Here are some records. Copy each one exactly.

-- Start of DATASET ENTRIES --

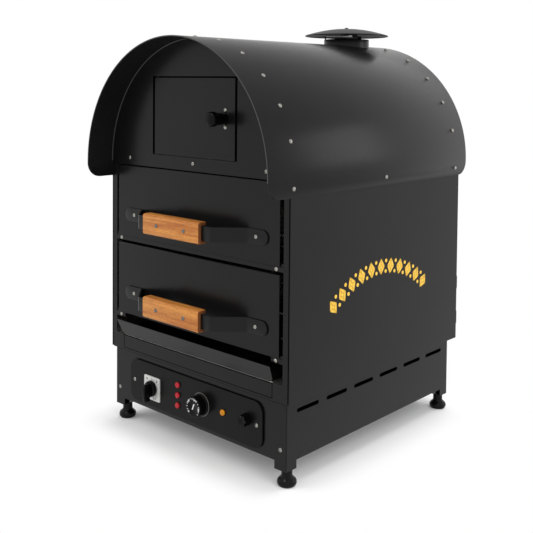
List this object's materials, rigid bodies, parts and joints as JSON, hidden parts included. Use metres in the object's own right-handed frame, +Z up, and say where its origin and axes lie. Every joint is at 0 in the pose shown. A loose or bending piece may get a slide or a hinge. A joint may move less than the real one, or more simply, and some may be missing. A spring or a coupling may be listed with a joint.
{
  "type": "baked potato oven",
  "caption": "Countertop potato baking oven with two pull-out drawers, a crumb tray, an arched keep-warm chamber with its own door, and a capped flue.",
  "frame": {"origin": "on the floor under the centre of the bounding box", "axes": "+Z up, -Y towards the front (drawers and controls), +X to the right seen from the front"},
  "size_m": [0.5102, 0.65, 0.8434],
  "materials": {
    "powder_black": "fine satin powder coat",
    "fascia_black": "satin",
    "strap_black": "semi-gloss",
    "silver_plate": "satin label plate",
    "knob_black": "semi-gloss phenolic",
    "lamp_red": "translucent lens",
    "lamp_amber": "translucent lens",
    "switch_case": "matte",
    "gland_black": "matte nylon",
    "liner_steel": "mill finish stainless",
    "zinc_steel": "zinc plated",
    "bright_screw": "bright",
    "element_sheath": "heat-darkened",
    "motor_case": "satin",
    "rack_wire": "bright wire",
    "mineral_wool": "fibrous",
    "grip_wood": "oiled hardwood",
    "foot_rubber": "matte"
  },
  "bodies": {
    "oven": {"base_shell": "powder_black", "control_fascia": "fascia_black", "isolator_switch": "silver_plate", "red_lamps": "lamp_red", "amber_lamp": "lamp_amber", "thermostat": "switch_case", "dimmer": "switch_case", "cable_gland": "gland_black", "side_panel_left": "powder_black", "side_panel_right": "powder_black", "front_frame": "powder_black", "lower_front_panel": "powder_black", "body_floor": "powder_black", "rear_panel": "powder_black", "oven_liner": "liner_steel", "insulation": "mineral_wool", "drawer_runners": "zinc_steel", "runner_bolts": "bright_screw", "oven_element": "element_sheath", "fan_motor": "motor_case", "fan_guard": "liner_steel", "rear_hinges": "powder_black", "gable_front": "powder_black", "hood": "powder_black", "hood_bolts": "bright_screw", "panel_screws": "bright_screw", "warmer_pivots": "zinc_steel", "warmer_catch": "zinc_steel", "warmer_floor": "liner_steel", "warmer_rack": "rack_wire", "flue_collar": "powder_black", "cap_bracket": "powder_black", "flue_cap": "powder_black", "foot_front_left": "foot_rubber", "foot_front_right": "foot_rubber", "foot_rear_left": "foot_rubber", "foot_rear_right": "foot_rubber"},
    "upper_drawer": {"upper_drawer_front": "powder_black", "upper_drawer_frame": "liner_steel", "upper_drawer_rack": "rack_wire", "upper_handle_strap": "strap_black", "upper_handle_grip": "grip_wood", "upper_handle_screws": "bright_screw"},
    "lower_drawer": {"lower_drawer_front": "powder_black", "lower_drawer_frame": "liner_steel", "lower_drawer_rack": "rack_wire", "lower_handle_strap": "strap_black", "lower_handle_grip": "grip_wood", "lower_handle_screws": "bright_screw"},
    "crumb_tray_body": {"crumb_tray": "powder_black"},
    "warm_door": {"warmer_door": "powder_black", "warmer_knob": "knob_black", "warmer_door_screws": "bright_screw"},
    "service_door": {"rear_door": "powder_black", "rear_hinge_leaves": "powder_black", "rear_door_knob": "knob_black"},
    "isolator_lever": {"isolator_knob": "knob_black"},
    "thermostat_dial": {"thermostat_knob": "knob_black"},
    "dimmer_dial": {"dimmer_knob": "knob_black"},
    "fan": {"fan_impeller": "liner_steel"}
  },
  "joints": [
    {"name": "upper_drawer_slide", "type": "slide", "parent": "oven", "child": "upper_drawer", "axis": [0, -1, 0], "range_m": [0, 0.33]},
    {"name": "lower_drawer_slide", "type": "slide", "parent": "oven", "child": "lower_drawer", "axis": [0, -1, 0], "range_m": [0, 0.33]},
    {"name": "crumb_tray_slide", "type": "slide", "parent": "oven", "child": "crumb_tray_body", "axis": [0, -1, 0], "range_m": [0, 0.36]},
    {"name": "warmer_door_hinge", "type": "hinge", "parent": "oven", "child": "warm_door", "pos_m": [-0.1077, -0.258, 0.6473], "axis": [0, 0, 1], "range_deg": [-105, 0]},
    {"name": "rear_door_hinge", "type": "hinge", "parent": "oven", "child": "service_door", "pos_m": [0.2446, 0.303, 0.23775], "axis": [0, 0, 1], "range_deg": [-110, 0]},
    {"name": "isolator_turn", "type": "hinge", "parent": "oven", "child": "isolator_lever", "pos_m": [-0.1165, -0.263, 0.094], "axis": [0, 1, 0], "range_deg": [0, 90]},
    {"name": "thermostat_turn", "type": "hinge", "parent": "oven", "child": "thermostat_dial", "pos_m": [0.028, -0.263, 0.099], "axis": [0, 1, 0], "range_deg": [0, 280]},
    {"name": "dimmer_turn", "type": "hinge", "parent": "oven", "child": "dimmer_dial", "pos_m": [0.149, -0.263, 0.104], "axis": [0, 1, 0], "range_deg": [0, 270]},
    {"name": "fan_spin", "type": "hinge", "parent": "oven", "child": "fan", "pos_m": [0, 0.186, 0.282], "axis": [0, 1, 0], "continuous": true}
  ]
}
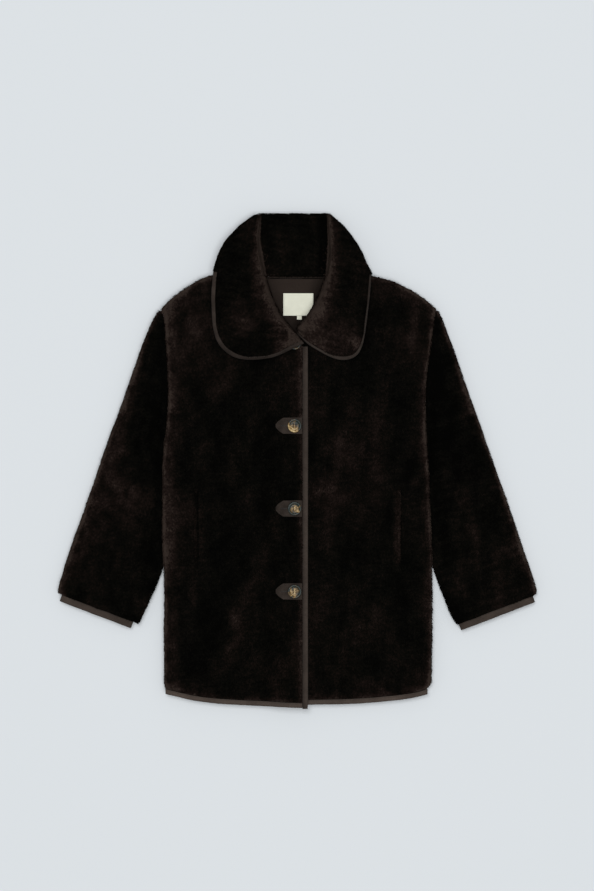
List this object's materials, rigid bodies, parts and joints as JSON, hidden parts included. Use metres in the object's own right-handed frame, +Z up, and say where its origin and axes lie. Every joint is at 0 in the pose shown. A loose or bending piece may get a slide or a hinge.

-- End of DATASET ENTRIES --

▸ EXPECTED ANSWER
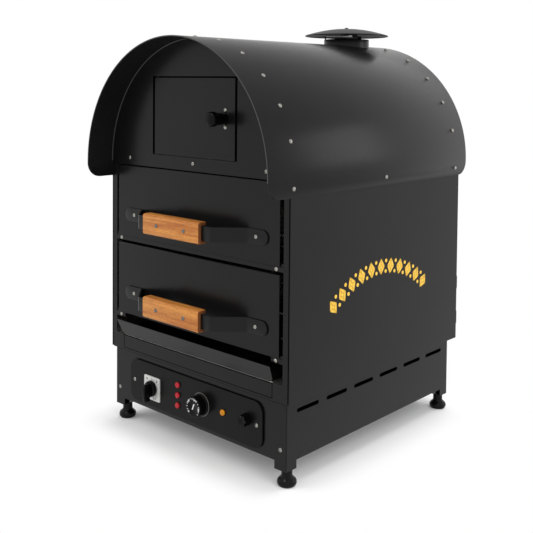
List this object's materials, rigid bodies, parts and joints as JSON, hidden parts included. Use metres in the object's own right-handed frame, +Z up, and say where its origin and axes lie. Every joint is at 0 in the pose shown. A loose or bending piece may get a slide or a hinge. A joint may move less than the real one, or more simply, and some may be missing. A spring or a coupling may be listed with a joint.
{
  "type": "baked potato oven",
  "caption": "Countertop potato baking oven with two pull-out drawers, a crumb tray, an arched keep-warm chamber with its own door, and a capped flue.",
  "frame": {"origin": "on the floor under the centre of the bounding box", "axes": "+Z up, -Y towards the front (drawers and controls), +X to the right seen from the front"},
  "size_m": [0.5102, 0.65, 0.8434],
  "materials": {
    "powder_black": "fine satin powder coat",
    "fascia_black": "satin",
    "strap_black": "semi-gloss",
    "silver_plate": "satin label plate",
    "knob_black": "semi-gloss phenolic",
    "lamp_red": "translucent lens",
    "lamp_amber": "translucent lens",
    "switch_case": "matte",
    "gland_black": "matte nylon",
    "liner_steel": "mill finish stainless",
    "zinc_steel": "zinc plated",
    "bright_screw": "bright",
    "element_sheath": "heat-darkened",
    "motor_case": "satin",
    "rack_wire": "bright wire",
    "mineral_wool": "fibrous",
    "grip_wood": "oiled hardwood",
    "foot_rubber": "matte"
  },
  "bodies": {
    "oven": {"base_shell": "powder_black", "control_fascia": "fascia_black", "isolator_switch": "silver_plate", "red_lamps": "lamp_red", "amber_lamp": "lamp_amber", "thermostat": "switch_case", "dimmer": "switch_case", "cable_gland": "gland_black", "side_panel_left": "powder_black", "side_panel_right": "powder_black", "front_frame": "powder_black", "lower_front_panel": "powder_black", "body_floor": "powder_black", "rear_panel": "powder_black", "oven_liner": "liner_steel", "insulation": "mineral_wool", "drawer_runners": "zinc_steel", "runner_bolts": "bright_screw", "oven_element": "element_sheath", "fan_motor": "motor_case", "fan_guard": "liner_steel", "rear_hinges": "powder_black", "gable_front": "powder_black", "hood": "powder_black", "hood_bolts": "bright_screw", "panel_screws": "bright_screw", "warmer_pivots": "zinc_steel", "warmer_catch": "zinc_steel", "warmer_floor": "liner_steel", "warmer_rack": "rack_wire", "flue_collar": "powder_black", "cap_bracket": "powder_black", "flue_cap": "powder_black", "foot_front_left": "foot_rubber", "foot_front_right": "foot_rubber", "foot_rear_left": "foot_rubber", "foot_rear_right": "foot_rubber"},
    "upper_drawer": {"upper_drawer_front": "powder_black", "upper_drawer_frame": "liner_steel", "upper_drawer_rack": "rack_wire", "upper_handle_strap": "strap_black", "upper_handle_grip": "grip_wood", "upper_handle_screws": "bright_screw"},
    "lower_drawer": {"lower_drawer_front": "powder_black", "lower_drawer_frame": "liner_steel", "lower_drawer_rack": "rack_wire", "lower_handle_strap": "strap_black", "lower_handle_grip": "grip_wood", "lower_handle_screws": "bright_screw"},
    "crumb_tray_body": {"crumb_tray": "powder_black"},
    "warm_door": {"warmer_door": "powder_black", "warmer_knob": "knob_black", "warmer_door_screws": "bright_screw"},
    "service_door": {"rear_door": "powder_black", "rear_hinge_leaves": "powder_black", "rear_door_knob": "knob_black"},
    "isolator_lever": {"isolator_knob": "knob_black"},
    "thermostat_dial": {"thermostat_knob": "knob_black"},
    "dimmer_dial": {"dimmer_knob": "knob_black"},
    "fan": {"fan_impeller": "liner_steel"}
  },
  "joints": [
    {"name": "upper_drawer_slide", "type": "slide", "parent": "oven", "child": "upper_drawer", "axis": [0, -1, 0], "range_m": [0, 0.33]},
    {"name": "lower_drawer_slide", "type": "slide", "parent": "oven", "child": "lower_drawer", "axis": [0, -1, 0], "range_m": [0, 0.33]},
    {"name": "crumb_tray_slide", "type": "slide", "parent": "oven", "child": "crumb_tray_body", "axis": [0, -1, 0], "range_m": [0, 0.36]},
    {"name": "warmer_door_hinge", "type": "hinge", "parent": "oven", "child": "warm_door", "pos_m": [-0.1077, -0.258, 0.6473], "axis": [0, 0, 1], "range_deg": [-105, 0]},
    {"name": "rear_door_hinge", "type": "hinge", "parent": "oven", "child": "service_door", "pos_m": [0.2446, 0.303, 0.23775], "axis": [0, 0, 1], "range_deg": [-110, 0]},
    {"name": "isolator_turn", "type": "hinge", "parent": "oven", "child": "isolator_lever", "pos_m": [-0.1165, -0.263, 0.094], "axis": [0, 1, 0], "range_deg": [0, 90]},
    {"name": "thermostat_turn", "type": "hinge", "parent": "oven", "child": "thermostat_dial", "pos_m": [0.028, -0.263, 0.099], "axis": [0, 1, 0], "range_deg": [0, 280]},
    {"name": "dimmer_turn", "type": "hinge", "parent": "oven", "child": "dimmer_dial", "pos_m": [0.149, -0.263, 0.104], "axis": [0, 1, 0], "range_deg": [0, 270]},
    {"name": "fan_spin", "type": "hinge", "parent": "oven", "child": "fan", "pos_m": [0, 0.186, 0.282], "axis": [0, 1, 0], "continuous": true}
  ]
}
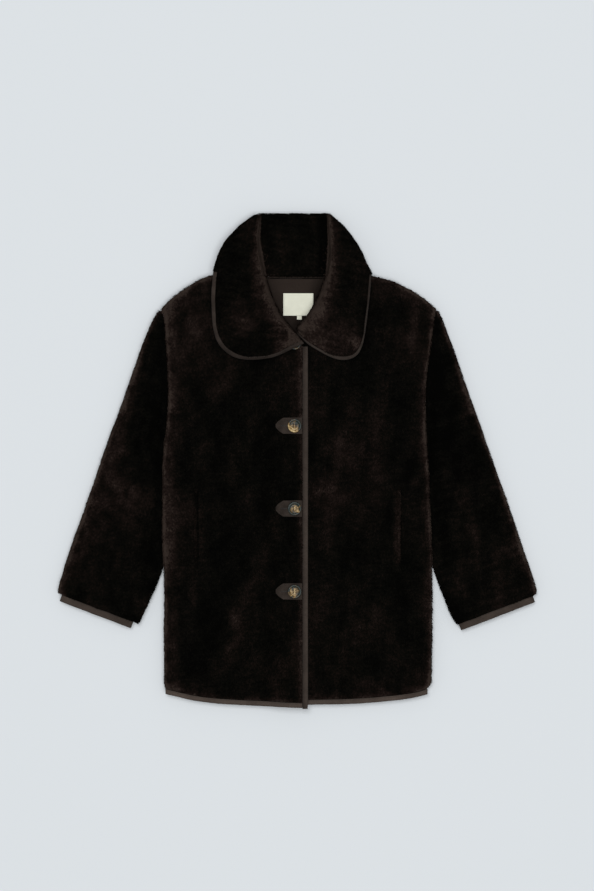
List this object's materials, rigid bodies, parts and joints as JSON, hidden parts included. Use metres in the object's own right-handed frame, +Z up, and say where its origin and axes lie. Every joint is at 0 in the pose shown. A loose or bending piece may get a slide or a hinge.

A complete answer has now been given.